=== Aim ===
Print exactly the part opening with the line containing "power_led();" and closing with the line containing "bpy.data.objects.remove(obj)", with both of those lines included.

=== Supplied material ===
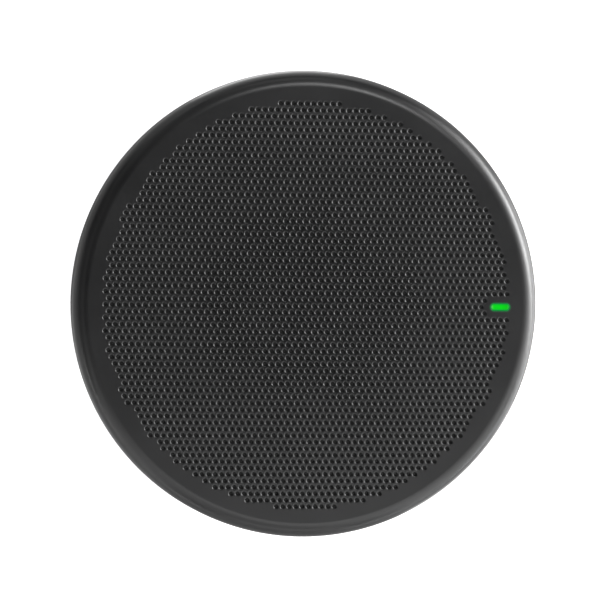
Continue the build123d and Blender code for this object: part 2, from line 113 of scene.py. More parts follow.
def math_node(nt, op, a, b=None):
    n = add(nt, "ShaderNodeMath", operation=op)
    for i, v in enumerate((a, b)):
        if v is None:
            continue
        if isinstance(v, (int, float)):
            n.inputs[i].default_value = v
        else:
            nt.links.new(v, n.inputs[i])
    return n.outputs[0]


def mix_colour(nt, fac, a, b):
    n = add(nt, "ShaderNodeMix", data_type="RGBA")
    for sock, v in ((n.inputs[6], a), (n.inputs[7], b)):
        if hasattr(v, "links"):
            nt.links.new(v, sock)
        else:
            sock.default_value = (*v, 1.0) if len(v) == 3 else v
    nt.links.new(fac, n.inputs[0])
    return n.outputs[2]


def bump(nt, height, distance, strength=1.0, normal=None):
    n = add(nt, "ShaderNodeBump")
    n.inputs["Strength"].default_value = strength
    n.inputs["Distance"].default_value = distance
    nt.links.new(height, n.inputs["Height"])
    if normal is not None:
        nt.links.new(normal, n.inputs["Normal"])
    return n.outputs["Normal"]


def plastic(name, dark, light, rough=(0.45, 0.55), grain=2600.0, depth=0.000012, blotch=45.0, coat=0.0, metallic=0.0, spec=0.5):
    """Moulded plastic: faint colour clouds, uneven gloss and a fine spark-eroded grain."""
    m, nt, b = new_mat(name)
    v = coords(nt)
    cloud = noise(nt, v, blotch, 4.0, 0.55)
    fine = noise(nt, v, grain, 2.0, 0.6)
    mid = noise(nt, v, grain * 0.32, 3.0, 0.5)
    tone = math_node(nt, "ADD", math_node(nt, "MULTIPLY", cloud, 0.65), math_node(nt, "MULTIPLY", fine, 0.35))
    nt.links.new(mix_colour(nt, remap(nt, tone, 0.3, 0.7, 0.0, 1.0), dark, light), b.inputs["Base Color"])
    rr = math_node(nt, "ADD", math_node(nt, "MULTIPLY", cloud, 0.5), math_node(nt, "MULTIPLY", mid, 0.5))
    nt.links.new(remap(nt, rr, 0.3, 0.7, rough[0], rough[1]), b.inputs["Roughness"])
    h = math_node(nt, "ADD", math_node(nt, "MULTIPLY", fine, 0.6), math_node(nt, "MULTIPLY", mid, 0.4))
    nt.links.new(bump(nt, h, depth), b.inputs["Normal"])
    b.inputs["Metallic"].default_value = metallic
    b.inputs["Specular IOR Level"].default_value = spec
    b.inputs["Coat Weight"].default_value = coat
    return m


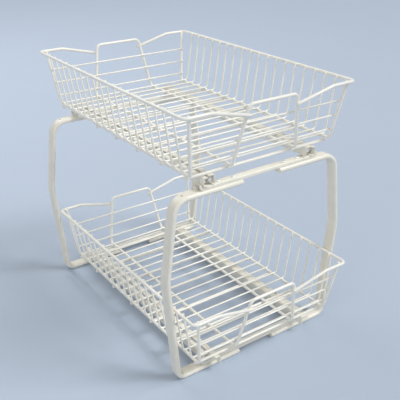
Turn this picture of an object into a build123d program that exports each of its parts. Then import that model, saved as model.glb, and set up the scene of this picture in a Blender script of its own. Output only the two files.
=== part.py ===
from build123d import *
import os
from math import cos, radians, sin

# Two-tier sliding organizer: two wire baskets, one above the other, each rolling
# forward on a pair of rails, in a stand of four bent flat-oval tubes.
# Millimetres, +Z up. The baskets pull out towards -Y. The origin is at the centre
# of the whole outline, on the surface that the stand rests on.

# Driving sizes

basket_width = 296.0
basket_length = 439.0
basket_depth = 87.0
tier_rise = 290.0
slide_travel = 300.0

# resting places: the lower basket stands a little further forward than the upper one
lower_pull = 17.0
basket_setback = 5.0

# basket wires
frame_wire = 5.0
grid_wire = 3.0
frame_wire_sides = 8
grid_wire_sides = 6
frame_bend_facet = 30.0
grid_bend_facet = 60.0
weld_sink = 0.3
rim_corner_radius = 8.0
floor_side_inset = 21.5
floor_bend_radius = 8.0
end_wall_lean = 14.8
corner_post_lean = 11.6
post_top_rise = 1.0

grid_wire_count = 18
grid_floor_inset = 14.0
grid_rim_inset = 32.5
grid_bend_radius = 4.0
grid_bend_overhang = 4.0

cross_wire_count = 7
cross_wire_inset = 9.5
end_wire_heights = (14.0, 36.0, 58.0)

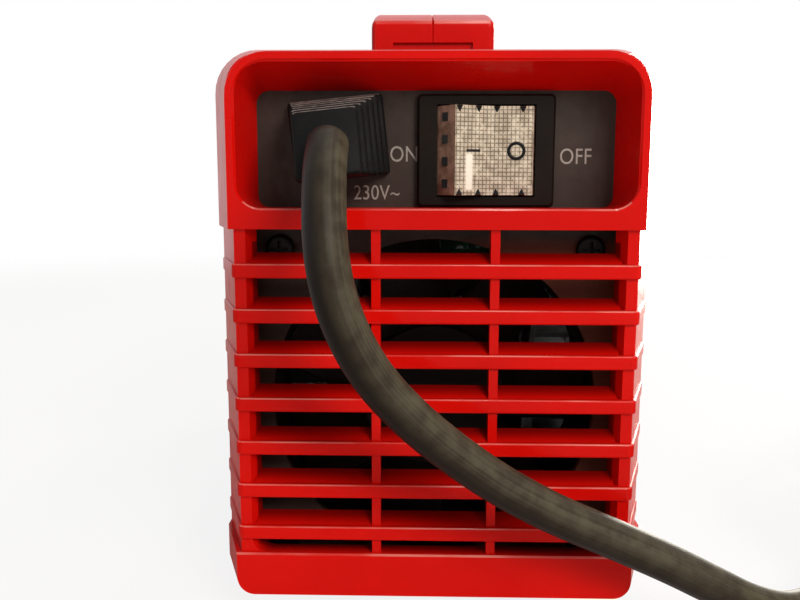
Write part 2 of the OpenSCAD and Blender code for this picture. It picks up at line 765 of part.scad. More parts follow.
module led(x) {
    rod_y(x, board_front, front_panel_y + 1.5, led_z, 2.45);
    translate([x, front_panel_y + 1.5, led_z]) sphere(2.45);
}
module power_led() color("lime") led(led_x - 7);
module overheat_led() color("orange") led(led_x + 7);

// ---- wiring --------------------------------------------------------------

// Pairs of insulated wires; each wire has its own height or offset k
function spread(path, v) = [for (p = path) p + v];

module mains_wires() color("saddlebrown")
    for (k = [0, 3]) {
        sweep(spread([[relief_x, panel_y + 5.2, relief_z], [relief_x + 2, panel_y + 10, relief_z],
            [relief_x + 8, panel_y + 18, relief_z + 4], [-8, switch_back + 10, switch_z + 9],
            [0, switch_back + 12, switch_z + 9]], [0, 0, -k]), 1.1, 8);
        sweep(spread([[24, switch_back + 9, switch_z + 4], [27, switch_back + 14, 104], [28, -56, 92],
            [26, -52, 74], [24, -50, 50], [23, -50, 32], [22, -50, board_top + 0.1]], [k, 0, 0]), 1.1, 8);
    }

module fan_wires() color("firebrick")
    for (k = [0, 2.4])
        sweep(spread([[-30, fan_y + fan_t + 2, 88], [-28, -61, 76], [-24, -58, 60], [-21, -54, 44],
            [-20, -50, 30], [-20, -50, board_top + 0.1]], [k, 0, 0]), 0.8, 8);

// ---- mains lead and plug -------------------------------------------------

module cord_run() color([0.2, 0.22, 0.2]) sweep(ROUTE, cord_r, 10);

// Outer shape of the wound lead: two full layers and part of a third
module cord_coil() color([0.2, 0.22, 0.2])
    translate([coil_x, coil_y, 0]) {
        rotate_extrude($fn = 96) translate([coil_r - cord_r, 0]) square([2 * cord_d, 2 * cord_d]);
        rotate([0, 0, top_turn[0]]) rotate_extrude(angle = top_turn[1] - top_turn[0], $fn = 96)
            translate([outer_r - cord_r, 2 * cord_d]) square([cord_d, cord_d]);
    }

// Places its children with +X along the plug, which leans from the coil to the floor
module at_plug() translate(plug_at) rotate([0, plug_lean, plug_heading]) children();

module plug_body() color([0.06, 0.06, 0.06])
    at_plug() {
        rotate([0, 90, 0]) cylinder(r1 = 5.2, r2 = 6.5, h = 22);
        translate([22, 0, 0]) intersection() {
            rotate([0, 90, 0]) cylinder(r1 = 9, r2 = 17, h = 22);
            translate([0, -17, -9]) cube([22, 34, 18]);
        }
        translate([44, 0, 0]) intersection() {
            rotate([0, 90, 0]) cylinder(r = 17, h = plug_len - 44);
            translate([0, -17, -9]) cube([plug_len - 44, 34, 18]);
        }
    }

module plug_pins() color("silver")
    at_plug() for (s = [-1, 1])
        translate([plug_len, s * 9.5, 0]) rotate([0, 90, 0]) cylinder(r = 2.4, h = 19);

rear_cover();
rear_panel();
front_cover();
front_panel();
base_pan();
top_shell();
foot_rear_left();
foot_rear_right();
foot_front_left();
foot_front_right();
handle_left();
handle_right();
handle_screws();
handle_bolts();
rear_cover_screws();
front_cover_screws();
foot_screws();
strain_relief();
switch_frame();
rocker();
neon_lamp();
switch_terminals();
fan_frame();
fan_rotor();
fan_stator();
fan_bearing();
fan_screws();
main_board();
standoffs();
capacitors();
heatsink_left();
heatsink_right();
power_transistors();
rectifier_bridge();
transformer_core();
transformer_windings();
choke_core();
choke_winding();
relay();
busbar_positive();
busbar_negative();
socket_positive_body();
socket_positive_insert();
socket_negative_body();
socket_negative_insert();
socket_bolts();
control_board();
potentiometer();
pot_shaft();
current_knob();
display_module();
display_window();
power_led();
overheat_led();
mains_wires();
fan_wires();
cord_run();
cord_coil();
plug_body();
plug_pins();
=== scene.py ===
# %% [markdown]
# # A small stick welding inverter
# A welding inverter is a box of power electronics in a plastic and sheet steel case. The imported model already
# holds every piece at its real size. This lesson gives the pieces their looks: rounded plastic mouldings,
# painted steel, rubber, brass and copper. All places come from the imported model, in metres.

import json
from math import cos, pi, radians, sin, sqrt, tan

import bmesh
import bpy
from mathutils import Matrix, Vector

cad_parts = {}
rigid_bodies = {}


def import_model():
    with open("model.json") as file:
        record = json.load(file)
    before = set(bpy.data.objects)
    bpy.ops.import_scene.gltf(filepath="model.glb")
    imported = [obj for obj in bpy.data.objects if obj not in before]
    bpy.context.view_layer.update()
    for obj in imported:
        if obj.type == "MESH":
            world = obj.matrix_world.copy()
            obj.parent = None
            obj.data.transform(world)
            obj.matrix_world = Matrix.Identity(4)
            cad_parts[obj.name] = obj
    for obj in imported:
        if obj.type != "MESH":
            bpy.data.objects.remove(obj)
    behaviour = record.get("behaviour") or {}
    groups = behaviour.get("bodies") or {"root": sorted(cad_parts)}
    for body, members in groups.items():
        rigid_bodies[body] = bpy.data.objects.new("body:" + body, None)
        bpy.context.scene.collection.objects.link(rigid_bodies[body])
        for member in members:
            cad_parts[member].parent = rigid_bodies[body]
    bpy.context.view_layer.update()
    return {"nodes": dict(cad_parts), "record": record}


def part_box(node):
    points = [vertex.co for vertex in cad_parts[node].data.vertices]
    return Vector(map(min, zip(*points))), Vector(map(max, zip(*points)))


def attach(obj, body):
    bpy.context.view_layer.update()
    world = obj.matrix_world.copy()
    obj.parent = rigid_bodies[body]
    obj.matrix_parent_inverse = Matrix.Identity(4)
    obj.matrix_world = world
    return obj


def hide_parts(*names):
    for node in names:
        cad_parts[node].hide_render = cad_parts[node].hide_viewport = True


for start_object in list(bpy.data.objects):
    bpy.data.objects.remove(start_object)
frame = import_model()
MM = 0.001


def placed(name, data):
    """A new object in the scene."""
    piece = bpy.data.objects.new(name, data)
    bpy.context.collection.objects.link(piece)
    return piece


def extent(node):
    """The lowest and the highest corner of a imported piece, in millimetres."""
    return [[v / MM for v in corner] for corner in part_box(node)]


print("pieces in the packed model:", len(frame["nodes"]))

# %% [markdown]
# ## Camera
# The view is from the rear, a hand's length away, at the height of the recess and a little downwards. A 36 mm
# lens on a 36 mm sensor gives the strong perspective of a close view.

# %% Camera
rear_y = extent("rear_cover")[0][1]
camera_data = bpy.data.cameras.new("camera")
camera_data.lens = 36
camera_data.sensor_width = 36
camera_data.clip_start = 0.005
camera = placed("camera", camera_data)
camera_place = Vector((-3.7, rear_y - 172.6, 100.4)) * MM
heading, downward, roll = 1.32, 7.97, 0.1
camera.matrix_world = (
    Matrix.Translation(camera_place)
    @ Matrix.Rotation(radians(heading), 4, "Z")
    @ Matrix.Rotation(radians(90 - downward), 4, "X")
    @ Matrix.Rotation(radians(roll), 4, "Z")
)
bpy.context.scene.camera = camera
bpy.context.scene.view_settings.view_transform = "Standard"
print("camera at", [round(v, 4) for v in camera_place])

# %% [markdown]
# ## Small helpers for modelling
# Each piece starts as a primitive, is shaped in edit mode, and is finished with modifiers that are applied.
# The helpers keep the selection tidy, because an operator acts on everything that is selected.


# %% Selecting and adding
def only(piece):
    """Makes one piece the only selected and active one."""
    bpy.ops.object.select_all(action="DESELECT")
    piece.select_set(True)
    bpy.context.view_layer.objects.active = piece
    return piece


def settle(piece):
    """Moves a piece's place, turn and scale into its mesh."""
    only(piece)
    bpy.ops.object.transform_apply(location=True, rotation=True, scale=True)
    return piece


def named(name):
    piece = bpy.context.object
    piece.name = name
    return settle(piece)


def add(name, operator, **settings):
    """Runs one of Blender's operators that add something, and names what it made."""
    bpy.ops.object.select_all(action="DESELECT")
    operator(**settings)
    return named(name)


def box(name, low, high):
    """A block between two corners, in millimetres."""
    low, high = Vector(low) * MM, Vector(high) * MM
    return add(name, bpy.ops.mesh.primitive_cube_add, size=1, location=(low + high) / 2, scale=high - low)


def rod(name, start, end, radius, sides=48, end_radius=None):
    """A cylinder or cone between two points, in millimetres."""
    start, end = Vector(start) * MM, Vector(end) * MM
    return add(
        name,
        bpy.ops.mesh.primitive_cone_add,
        vertices=sides,
        radius1=radius * MM,
        radius2=(radius if end_radius is None else end_radius) * MM,
        depth=(end - start).length,
        location=(start + end) / 2,
        rotation=(end - start).to_track_quat("Z", "Y").to_euler(),
    )


# %% Finishing and combining
def use(piece, kind, **settings):
    """Adds a modifier with its settings and applies it."""
    modifier = piece.modifiers.new(kind.lower(), kind)
    for key, value in settings.items():
        setattr(modifier, key, value)
    only(piece)
    bpy.ops.object.modifier_apply(modifier=modifier.name)
    return piece


def join(name, *pieces):
    """Several pieces in one mesh."""
    only(pieces[0])
    for piece in pieces:
        piece.select_set(True)
    bpy.ops.object.join()
    return named(name)


def combine(piece, operation, *others):
    """Cuts other shapes out of a piece, or adds them to it."""
    for other in others:
        use(piece, "BOOLEAN", operation=operation, object=other, solver="EXACT")
        bpy.data.objects.remove(other)
    return piece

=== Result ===
power_led();
overheat_led();
mains_wires();
fan_wires();
cord_run();
cord_coil();
plug_body();
plug_pins();
=== scene.py ===
# %% [markdown]
# # A small stick welding inverter
# A welding inverter is a box of power electronics in a plastic and sheet steel case. The imported model already
# holds every piece at its real size. This lesson gives the pieces their looks: rounded plastic mouldings,
# painted steel, rubber, brass and copper. All places come from the imported model, in metres.

import json
from math import cos, pi, radians, sin, sqrt, tan

import bmesh
import bpy
from mathutils import Matrix, Vector

cad_parts = {}
rigid_bodies = {}


def import_model():
    with open("model.json") as file:
        record = json.load(file)
    before = set(bpy.data.objects)
    bpy.ops.import_scene.gltf(filepath="model.glb")
    imported = [obj for obj in bpy.data.objects if obj not in before]
    bpy.context.view_layer.update()
    for obj in imported:
        if obj.type == "MESH":
            world = obj.matrix_world.copy()
            obj.parent = None
            obj.data.transform(world)
            obj.matrix_world = Matrix.Identity(4)
            cad_parts[obj.name] = obj
    for obj in imported:
        if obj.type != "MESH":
            bpy.data.objects.remove(obj)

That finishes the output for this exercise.